I submit this may be a very good training for polite servants, but it is
not the way to make masters in the world. If we English believe we are
indeed a masterful people, we must be prepared to expose our children to
more and more various stimulations than we do; they must grow up free,
bold, adventurous, initiated, even if they have to take more risks in
the doing of that. An able and stimulating teacher is as rare as a fine
artist, and is a thing worth having for your son, even at the price of
shocking your wife by his lack of respect for that magnificent
compromise, the Establishment, or you by his Socialism or by his
Catholicism or Darwinism, or even by his erroneous choice of ties and
collars. Boys who are to be free, masterly men must hear free men
talking freely of religion, of philosophy, of conduct.

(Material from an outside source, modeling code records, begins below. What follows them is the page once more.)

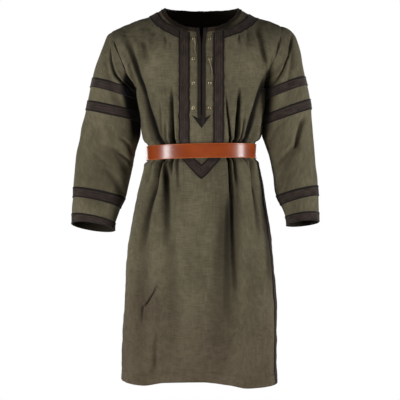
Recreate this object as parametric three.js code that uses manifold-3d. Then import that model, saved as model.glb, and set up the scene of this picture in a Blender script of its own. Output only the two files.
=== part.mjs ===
// A viking tunic with its leather belt, hollow and in its worn shape. Millimetres, +Z up.
// The front faces -Y and +X is the viewer's right. The origin is midway between the two neck
// points, where a wearer's shoulders carry the cloth, so "down" is a distance below it.
import * as THREE from "three";
import { mergeVertices } from "three/addons/utils/BufferGeometryUtils.js";
import Module from "manifold-3d";

const wasm = await Module();
wasm.setup();

// Thicknesses, and the gap that sewn or stacked pieces keep
const CLOTH = 1.6;
const BRAID = 1.3;
const LEATHER = 3.5;
const GAP = 0.3;

// Heights of the cut, below the origin
const ARMPIT = 226;
const HEM = 1034;
const BELT = { down: 401, height: 40, droop: 3.2, sag: 2, reach: 70 };

// Half-widths of the yoke on each side: the shoulder seam's outer end and the armpit
const LEFT = { sign: -1, shoulder: 252, shoulderDown: 68, armpit: 178 };
const RIGHT = { sign: 1, shoulder: 221, shoulderDown: 50, armpit: 174 };

// The neck opening in front view, the outer edge of its narrow edging, and the two edges of the braid
// that goes round it. Each is half of a rounded oval that hangs from the shoulder line.
const NECK = { left: 101, right: 101, drop: 66, backDrop: 0, power: 2 };
const NECK_EDGING = { left: 113, right: 113, drop: 78, backDrop: 11, power: 2 };
const BRAID_INNER = { left: 124, right: 136, drop: 82, backDrop: 17, power: 1.9 };
const BRAID_OUTER = { left: 151, right: 168, drop: 104, backDrop: 47, power: 1.9 };
const NECK_RISE = { front: 6, back: 28 };
const SHOULDER_SLOPE = 0.386;

// How far the armhole's edge lies in front of the shoulder, and behind it
const ARMHOLE = { front: 70, back: 66, bulge: 5, spread: 5 };
const PROFILE_POWER = 2.2;
const SECTION_POWER = 2.25;

// Level sections of the body: half-widths at the viewer's left and right, depths in front and behind
const SECTIONS = [
  { down: 226, left: 178, right: 174, front: 126, back: 118 },
  { down: 262, left: 177, right: 173, front: 128, back: 117 },
  { down: 300, left: 176, right: 173, front: 128, back: 115 },
  { down: 340, left: 171, right: 171, front: 123, back: 110 },
  { down: 362, left: 164, right: 166, front: 117, back: 104 },
  { down: 378, left: 157, right: 157, front: 112, back: 100 },
  { down: 424, left: 157, right: 157, front: 112, back: 100 },
  { down: 463, left: 169, right: 164, front: 119, back: 111 },
  { down: 514, left: 183, right: 175, front: 128, back: 123 },
  { down: 581, left: 195, right: 186, front: 138, back: 134 },
  { down: 670, left: 206, right: 197, front: 149, back: 143 },
  { down: 805, left: 214, right: 208, front: 158, back: 149 },
  { down: 939, left: 220, right: 208, front: 164, back: 152 },
  { down: 1060, left: 223, right: 211, front: 168, back: 155 },
];

// How far the side seams are turned towards the viewer's left, as the tunic hangs a little askew
const TWIST = [
  { down: 226, degrees: 0 },
  { down: 400, degrees: 6 },
  { down: 520, degrees: 12 },
  { down: 700, degrees: 14 },
  { down: 1060, degrees: 14 },
];

// How much lower than HEM the hem hangs, round the body from the middle of the front
const HEM_DROP = [
  { angle: -180, drop: 8 },
  { angle: -130, drop: 14 },
  { angle: -90, drop: 2 },
  { angle: -44, drop: 6 },
  { angle: -25, drop: -5 },
  { angle: 0, drop: -8 },
  { angle: 20, drop: 1 },
  { angle: 35, drop: 12 },
  { angle: 70, drop: 13 },
  { angle: 95, drop: 3 },
  { angle: 130, drop: 0 },
  { angle: 180, drop: 8 },
];

// The belt draws the cloth in by this much, fully within one half-height and not past the other
const CINCH = { depth: 7.5, full: 21.5, none: 32, clear: 2.3 };

// Folds: troughs that run from one angle and height to another. Angle 0 is the middle of the front,
// 90 the viewer's right and 180 the back. Width is the half-width of the trough.
const FOLDS = [
  // drawn from the shoulders and armholes to the belt
  { angle0: -84, down0: 110, angle1: -42, down1: 400, width0: 16, width1: 9, depth0: 3, depth1: 12 },
  { angle0: -29, down0: 250, angle1: -30, down1: 400, width0: 7, width1: 9, depth0: 2, depth1: 11 },
  { angle0: 31, down0: 290, angle1: 38, down1: 400, width0: 6, width1: 8, depth0: 2, depth1: 9 },
  { angle0: 84, down0: 130, angle1: 51, down1: 400, width0: 18, width1: 10, depth0: 4, depth1: 12 },
  { angle0: 52, down0: 50, angle1: 74, down1: 190, width0: 12, width1: 11, depth0: 3, depth1: 4 },
  { angle0: -112, down0: 150, angle1: -128, down1: 400, width0: 18, width1: 10, depth0: 3, depth1: 11 },
  { angle0: -160, down0: 250, angle1: -158, down1: 400, width0: 9, width1: 10, depth0: 2, depth1: 10 },
  { angle0: 168, down0: 270, angle1: 164, down1: 400, width0: 8, width1: 9, depth0: 2, depth1: 9 },
  { angle0: 108, down0: 150, angle1: 132, down1: 400, width0: 18, width1: 10, depth0: 3, depth1: 12 },
  // opening from the belt into the skirt
  { angle0: -44, down0: 402, angle1: -55, down1: 700, width0: 8, width1: 20, depth0: 12, depth1: 3 },
  { angle0: -34, down0: 402, angle1: -26, down1: 640, width0: 9, width1: 16, depth0: 11, depth1: 2 },
  { angle0: 30, down0: 402, angle1: 25, down1: 560, width0: 6, width1: 9, depth0: 8, depth1: 2 },
  { angle0: 37, down0: 402, angle1: 16, down1: 900, width0: 9, width1: 34, depth0: 11, depth1: 9 },
  { angle0: 60, down0: 402, angle1: 54, down1: 640, width0: 9, width1: 16, depth0: 11, depth1: 2 },
  { angle0: -128, down0: 402, angle1: -122, down1: 760, width0: 9, width1: 26, depth0: 11, depth1: 5 },
  { angle0: -156, down0: 402, angle1: -160, down1: 700, width0: 9, width1: 22, depth0: 10, depth1: 4 },
  { angle0: 166, down0: 402, angle1: 172, down1: 880, width0: 9, width1: 30, depth0: 10, depth1: 8 },
  { angle0: 132, down0: 402, angle1: 126, down1: 720, width0: 10, width1: 24, depth0: 11, depth1: 5 },
  { angle0: 104, down0: 420, angle1: 106, down1: 620, width0: 9, width1: 18, depth0: 8, depth1: 2 },
];

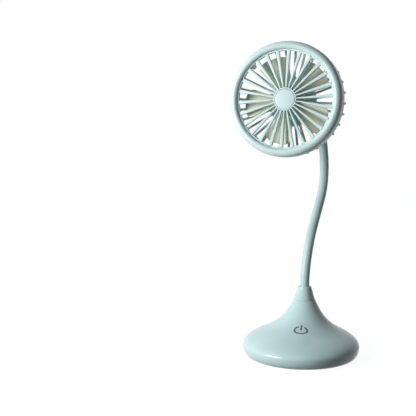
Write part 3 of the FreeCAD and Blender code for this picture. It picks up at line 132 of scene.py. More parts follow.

They must have
heard men of this opinion and that, putting what they believe before
them with all the courage of conviction. They must have an idea of will
prevailing over form. It is far more important that boys should learn
from original, intellectually keen men than they should learn from
perfectly respectable men, or perfectly orthodox men, or perfectly nice
men. The vital thing to consider about your son's schoolmaster is
whether he talked lifeless twaddle yesterday by way of a lesson, and not
whether he loved unwisely or was born of poor parents, or was seen
wearing a frock-coat in combination with a bowler, or confessed he
doubted the Apostles' Creed, or called himself a Socialist, or any
disgraceful thing like that, so many years ago.